Idea → Planning → Creation → Review → Distribution → Feedback → Improvement

 

Without a clear structure, the same questions and inefficiencies will arise repeatedly. On the other hand, when the flow is well defined, the brand operates far more consistently. Importantly, this structure does not need to be elaborate, simplicity is often more effective. The key is to create a system that can be reused. Workflow is essentially about defining where decisions are made, where judgment happens and where quality is determined. Many brands react only after problems occur, but brands with well designed workflows filter out issues before they arise. This is the power of structure.

 

In the age of AI, this flow becomes even more critical. AI can maximize efficiency at each stage, expanding ideas, generating drafts quickly, assisting with review, and analyzing data. However, what remains essential is how the flow itself is designed. AI can accelerate processes, but it does not define them.
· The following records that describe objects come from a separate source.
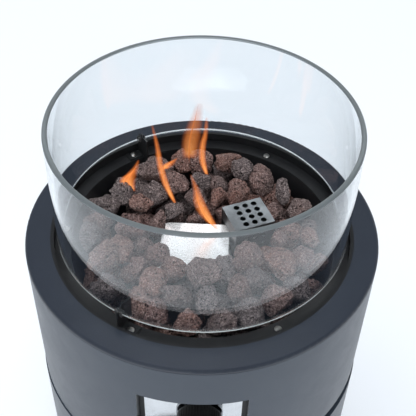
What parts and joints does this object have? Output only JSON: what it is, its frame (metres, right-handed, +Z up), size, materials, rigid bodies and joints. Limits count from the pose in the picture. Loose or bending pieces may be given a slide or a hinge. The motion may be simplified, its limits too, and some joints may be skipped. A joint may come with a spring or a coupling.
{
  "type": "outdoor heater",
  "caption": "Round column gas fire heater: steel drum with door and control knob, rock-filled fire bowl and cylindrical glass wind guard on top.",
  "frame": {"origin": "on the ground under the drum's axis", "axes": "+Z up along the drum's axis, -Y out of the control panel, +X to the right of the panel as a user faces it"},
  "size_m": [0.4096, 0.4032, 0.8114],
  "materials": {
    "drum_paint": "satin powder coat, dark slate",
    "ring_paint": "satin powder coat, dark slate",
    "black_steel": "matt black",
    "bowl_enamel": "heat-resistant black enamel",
    "zinc_steel": "zinc plated",
    "stainless": "brushed stainless steel",
    "polished_steel": "polished stainless steel",
    "black_plastic": "fine satin",
    "brass": "machined",
    "pipe_aluminium": "bright drawn",
    "rubber": "matt",
    "silicone": "matt",
    "porcelain": "glazed white",
    "copper_lead": "bare copper sheath",
    "red_lead": "silicone-covered",
    "lava": "porous rough rock",
    "clear_glass": "clear polished tempered glass"
  },
  "bodies": {
    "stand": {"base_pan": "drum_paint", "rubber_feet": "rubber", "foot_screws": "zinc_steel", "bottle_ring": "black_steel", "drum_shell": "drum_paint", "hinge_jamb": "black_steel", "catch_jamb": "black_steel", "bay_divider": "zinc_steel", "hinge_fixed_leaves": "black_steel", "hinge_pins": "zinc_steel", "magnet_catch": "black_plastic", "top_ring": "ring_paint", "ring_brackets": "black_steel", "bracket_screws": "zinc_steel", "fire_bowl": "bowl_enamel", "bowl_screws": "zinc_steel", "heat_shield": "zinc_steel", "shield_spacers": "zinc_steel", "glass_clips": "black_steel", "glass_pads": "silicone", "clip_screws": "zinc_steel", "burner_cover": "stainless", "burner_base": "stainless", "burner_legs": "black_steel", "mixer_tube": "stainless", "gas_jet": "brass", "jet_bracket": "black_steel", "igniter_guard": "stainless", "guard_screws": "zinc_steel", "probe_bracket": "zinc_steel", "spark_insulator": "porcelain", "spark_rod": "stainless", "thermocouple": "stainless", "thermocouple_nut": "brass", "thermocouple_lead": "copper_lead", "ignition_lead": "red_lead", "gas_pipe": "pipe_aluminium", "pipe_nuts": "brass", "panel_tray": "black_steel", "panel_plate": "polished_steel", "panel_screws": "zinc_steel", "knob_bezel": "polished_steel", "valve_body": "brass", "magnet_unit": "brass", "valve_nut": "zinc_steel", "piezo_unit": "black_plastic", "inlet_fitting": "brass", "lava_rocks": "lava"},
    "door": {"door_skin": "drum_paint", "door_stiffener": "drum_paint", "hinge_door_leaves": "black_steel", "strike_plate": "zinc_steel"},
    "push": {"push_rod": "brass"},
    "knob": {"control_knob": "black_plastic", "valve_spindle": "stainless"},
    "glass": {"wind_glass": "clear_glass"},
    "shutter": {"air_shutter": "brass"}
  },
  "joints": [
    {"name": "door_hinge", "type": "hinge", "parent": "stand", "child": "door", "pos_m": [-0.20479, 0.00158, 0.2], "axis": [0, 0, -1], "range_deg": [0, 110]},
    {"name": "knob_push", "type": "slide", "parent": "stand", "child": "push", "axis": [0, 1, 0], "range_m": [0, 0.004], "stiffness_N_per_m": 1500, "springref_m": -0.002},
    {"name": "knob_turn", "type": "hinge", "parent": "push", "child": "knob", "pos_m": [0.007, -0.19, 0.549], "axis": [0, -1, 0], "range_deg": [0, 210]},
    {"name": "glass_lift", "type": "slide", "parent": "stand", "child": "glass", "axis": [0, 0, 1], "range_m": [0, 0.15]},
    {"name": "shutter_turn", "type": "hinge", "parent": "stand", "child": "shutter", "pos_m": [-0.008, -0.006, 0.54], "axis": [0, 0, 1], "range_deg": [0, 40]}
  ]
}
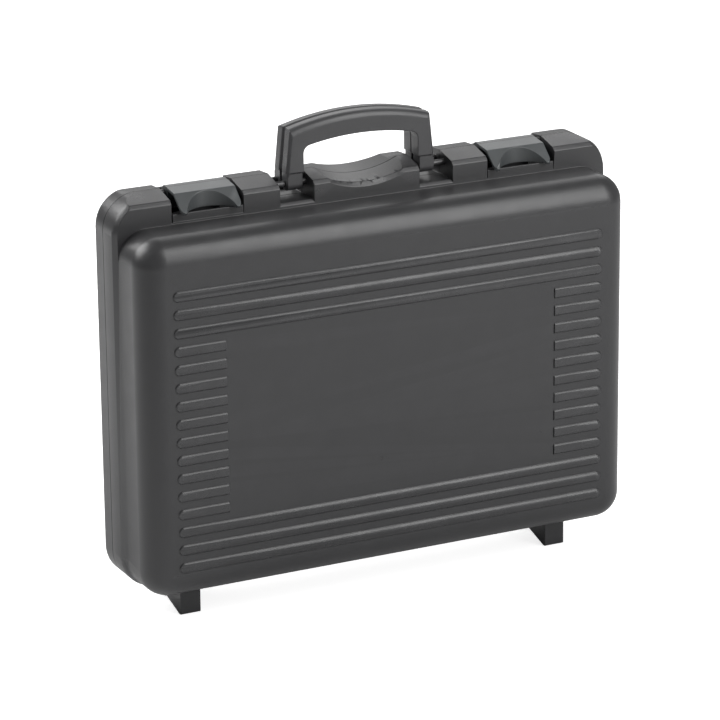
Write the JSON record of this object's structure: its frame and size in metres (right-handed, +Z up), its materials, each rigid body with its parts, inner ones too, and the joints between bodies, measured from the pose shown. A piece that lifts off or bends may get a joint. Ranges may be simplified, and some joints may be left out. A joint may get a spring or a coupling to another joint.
{
  "type": "hard tool case",
  "caption": "Moulded hard case that stands on its hinged feet, with two flap latches, a split folding handle and stiffening ribs on both faces.",
  "frame": {"origin": "middle of the bottom of the closed, standing case, on the floor between its feet", "axes": "+X to the right and +Z up as seen from the front; the front shell faces -Y"},
  "size_m": [0.464, 0.132, 0.4138],
  "materials": {
    "shell_plastic": "fine grained moulded polypropylene",
    "handle_plastic": "satin moulded plastic",
    "latch_plastic": "satin moulded plastic",
    "pin_steel": "drawn wire"
  },
  "bodies": {
    "rear_case": {"rear_shell": "shell_plastic", "left_latch_pin": "pin_steel", "right_latch_pin": "pin_steel", "rear_left_handle_pin": "pin_steel", "rear_right_handle_pin": "pin_steel", "left_hinge_pin": "pin_steel", "right_hinge_pin": "pin_steel"},
    "front_case": {"front_shell": "shell_plastic", "front_left_handle_pin": "pin_steel", "front_right_handle_pin": "pin_steel"},
    "front_handle": {"front_handle": "handle_plastic"},
    "rear_handle": {"rear_handle": "handle_plastic"},
    "left_latch": {"left_latch": "latch_plastic"},
    "right_latch": {"right_latch": "latch_plastic"}
  },
  "joints": [
    {"name": "lid_hinge", "type": "hinge", "parent": "rear_case", "child": "front_case", "pos_m": [0, 0.007, 0.01], "axis": [1, 0, 0], "range_deg": [0, 110]},
    {"name": "left_latch_pivot", "type": "hinge", "parent": "rear_case", "child": "left_latch", "pos_m": [-0.1463, 0.0112, 0.3611], "axis": [-1, 0, 0], "range_deg": [0, 105]},
    {"name": "right_latch_pivot", "type": "hinge", "parent": "rear_case", "child": "right_latch", "pos_m": [0.1463, 0.0112, 0.3611], "axis": [-1, 0, 0], "range_deg": [0, 105]},
    {"name": "front_handle_pivot", "type": "hinge", "parent": "front_case", "child": "front_handle", "pos_m": [0, -0.0006, 0.358], "axis": [1, 0, 0], "range_deg": [0, 95]},
    {"name": "rear_handle_pivot", "type": "hinge", "parent": "rear_case", "child": "rear_handle", "pos_m": [0, 0.0146, 0.358], "axis": [-1, 0, 0], "range_deg": [0, 95]}
  ]
}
Ultimately, workflow becomes the rhythm of a brand. Some brands move fast, others move slowly. Some are precise, others flexible. This rhythm defines the brand’s identity, and it is created through workflow.

 

Super micro brands, precisely because of their size, can build this structure more quickly. Without complex organizational layers, they can experiment and adapt immediately. What matters is not a perfect system, but a functioning flow. Organizing current processes and refining repeatable structures step by step, this is how stability is built over time. A brand begins with intuition, but it is sustained by structure. And that structure always starts with workflow. The moment you design your workflow, your brand no longer depends on chance, it begins to grow along a predictable, structured path.